Do you want to know about the nature of God? Yes, God is awesome. But, Jesus says, God also is the one who especially loves - or as one commentator put it, "has a prejudicial commitment" - to the poor, the hungry, the grieving, the vulnerable and the persecuted. That's who God is.
The reversal continues, then, as Jesus says that those - including, I suppose, the religious leaders of his day - who are rich, well-fed, happy and who are loved by everyone because they never speak the difficult word of God - may not be on the top of God's list.
Are you squirming yet? I am. I do not consider myself to be rich, but that's because I measure myself against others in this little corner of the world. By the standards of most of the world I am rich. I've never been hungry and unable to get something to eat. I've experienced grief in my life, but not the on-going mourning that people face in war-torn, famine-stricken places in the world. And, although I try to be a faithful preacher, I imagine there are times when I avoid doing and saying what God wants.
Many of us Americans talk about being blessed because we have more than enough of everything. We live in a country where so many people are well-fed, and so many are on a diet, that it impacts the fast food industry as they quickly add low-carbohydrate pizzas and sandwiches to their menus. We have homes in which to live, money to pay bills and entertainment to keep us from being bored. (Boredom itself is a luxury, isn't it?)
But, according to Jesus, having those things is not what it means to be blessed. Instead, we are blessed if we are secure in our relationship with God, if we trust God above all else and if we show that in our lives.
Does God "hate" us if we are among those who have more than enough? Of course not, nothing can separate us from God's love in Christ Jesus. But, does God expect more of us? I think so.
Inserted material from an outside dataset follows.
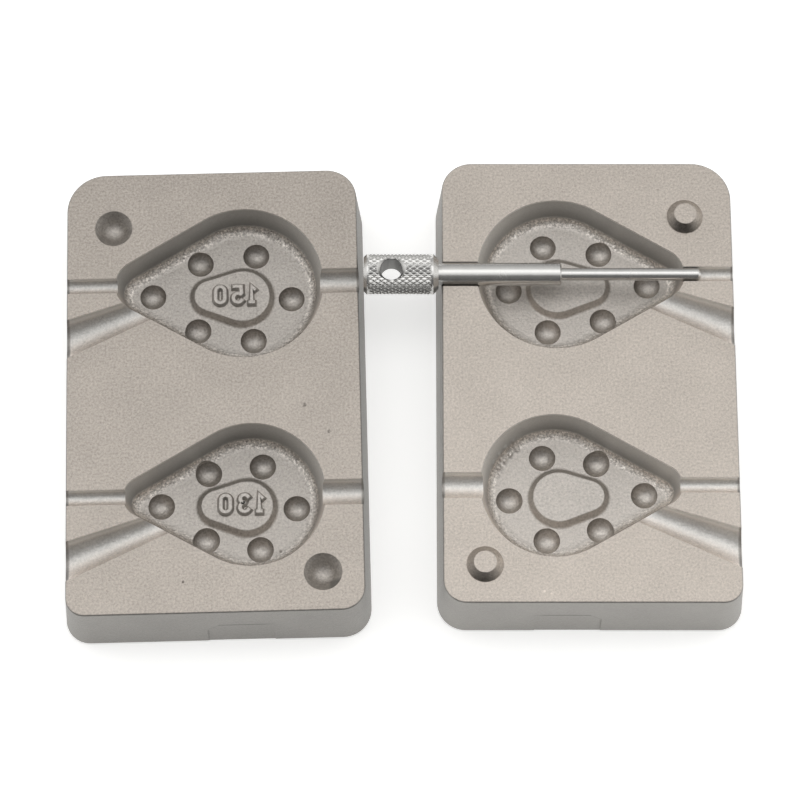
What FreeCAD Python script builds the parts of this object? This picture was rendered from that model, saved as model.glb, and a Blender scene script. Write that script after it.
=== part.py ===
# Open two-part mould for flat pear-shaped fishing sinkers, with its core rod.
# The halves lie side by side on their backs, parting faces up, and the rod lies in the stud half.
# Millimetres, +Z up, +Y away from the front end, origin on the ground under the middle of the set.

import math
import os

import FreeCAD
import Part
from FreeCAD import Vector

# The cast blocks. Outer means the long side away from the other half, inner the side next to it.
block_width = 63.0
block_length = 100.0
block_thickness = 18.0
wall_draft_deg = 4.0
far_outer_corner = 8.5
far_inner_corner = 6.5
near_outer_corner = 4.0
near_inner_corner = 5.0
back_edge_radius = 1.0
parting_edge_chamfer = 0.25

# What all cavities share. The two channel lines lie at this distance either side of the middle.
channel_line_offset = 24.05
cavity_depth = 7.5
cavity_draft_deg = 15.0
floor_fillet = 2.8
boss_height = 1.6
boss_draft_deg = 35.0
boss_top_fillet = 0.35
boss_foot_fillet = 0.8
dimple_rim_radius = 2.85
dimple_sphere_radius = 3.0
pattern_tilt_deg = -2.3

# The larger sinker, cast in the far cavity. Its outline is two circles and their common tangents.
large_round_radius = 17.2
large_tip_radius = 6.1
large_centre_distance = 21.8
large_round_centre = 6.8
large_ring_radius = 10.1
large_flank_radius = 12.7
large_tip_reach = 20.1
large_boss_round_radius = 5.8
large_boss_tip_radius = 3.5
large_boss_centre_distance = 7.0
large_boss_setback = 0.5

# The smaller sinker, cast in the near cavity.
small_round_radius = 15.9
small_tip_radius = 4.65
small_centre_distance = 22.55
small_round_centre = 7.75
small_ring_radius = 9.5
small_flank_radius = 12.1
small_tip_reach = 19.4
small_boss_round_radius = 5.5
small_boss_tip_radius = 3.4
small_boss_centre_distance = 6.3
small_boss_setback = 1.1

# Where the dimples of a ring stand, as angles about the round end's centre.
ring_angle_deg = 78.0
flank_angle_deg = 142.0

# The half-cone sprues, from the outer wall towards the tip of each cavity.
sprue_mouth_radius = 4.1
sprue_taper_deg = 4.0
sprue_angle_deg = 21.0
large_sprue_drop = 11.95
small_sprue_drop = 13.8

# The register: cast studs on one half and sockets in the other.
stud_base_radius = 3.95
stud_top_radius = 2.4
stud_height = 2.0
stud_top_fillet = 0.3
stud_clearance = 0.15
socket_depth = 3.3
far_stud_x = -21.4
far_stud_y = 37.4
near_stud_x = 22.7
near_stud_y = -41.6

# The ground-off casting gate on the front end wall.
gate_left = -2.2
gate_shoulder = 0.4
gate_right = 12.0
gate_top_depth = 8.0
gate_recess = 0.3

# The core rod: a knurled grip, a neck, a thick shaft and a thin shaft on one line.
rod_thick_diameter = 5.0
rod_thin_diameter = 2.7
rod_channel_clearance = 0.35
rod_seat_gap = 0.05
rod_thick_length = 26.6
rod_thin_length = 30.2
grip_diameter = 8.8
grip_length = 16.2
grip_end_chamfer = 0.7
grip_shoulder_chamfer = 1.1
neck_diameter = 4.6
neck_length = 0.7
step_chamfer = 0.3
tip_chamfer = 0.5
cross_hole_diameter = 4.7
cross_hole_from_end = 6.0
cross_hole_chamfer = 0.35
cross_hole_tilt_deg = 3.5

# How the set lies. The grip lies between the halves, on the line of the far channels, and these
# are its distances to the parting faces of the stud half and of the socket half.
grip_wall_gap = 0.8
grip_end_gap = 1.2
socket_half_yaw_deg = 1.5
stud_half_advance = 1.4

# By how much a cutting tool passes the face that it cuts, and how near counts as touching.
overshoot = 4.0
touch = 0.0001

along_x = Vector(1, 0, 0)


def tangent_of(degrees):
    return math.tan(math.radians(degrees))


def arc_edge(centre, radius, start_deg, end_deg):
    middle_deg = 0.5 * (start_deg + end_deg)
    points = []
    for angle in (start_deg, middle_deg, end_deg):
        turn = math.radians(angle)
        points.append(centre + Vector(radius * math.cos(turn), radius * math.sin(turn), 0))
    return Part.Arc(*points).toShape()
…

One of the writers I was reading this week said that there are two things with which God has little patience, failing to care about God and failing to care about other people. So, if we are among the "rich" of the world, then we must be very careful about feeling superior. We must guard against becoming apathetic or self-centered. And, it's especially vital that we not turn all the stuff we have into our gods, trusting it to save us. Instead, we must be among the blessed because we are secure in God's love, because we trust God above all else, and because we live as if the first two statements I just said are true.
And, just as those who are suffering occupy a special place in God's heart, they should have a special place in our hearts as well. We have the ability to equal things out. Or, to quote the great Eleanor Roosevelt, "We cannot exist as a little island of well-being in a world where two-thirds of the people go to bed hungry every night."
There are many ways we can strive to "equal things out", I'm not going to list them all. But, I would like us to consider that it is possible for us to take the woes of today's text and turn them in to blessings.
Instead of "Woe to you who are rich," the saying could be, "Blessed are you who are rich, because you had compassion on the poor."
Instead of "Woe to you who are full now," the saying could be, "Blessed are you who are full now, because you fed the hungry."
Instead of "Woe to you who are laughing now", the saying could be, "Blessed are you who are laughing now, because who brought smiles to the faces of those who are suffering."
"Blessed are you when you proclaim and live the Good News of Jesus Christ."
And that Good News is, in part, that our God is an awesome God with an awesome love for those who suffer, a love that defies the reality of their lives. That is who God is.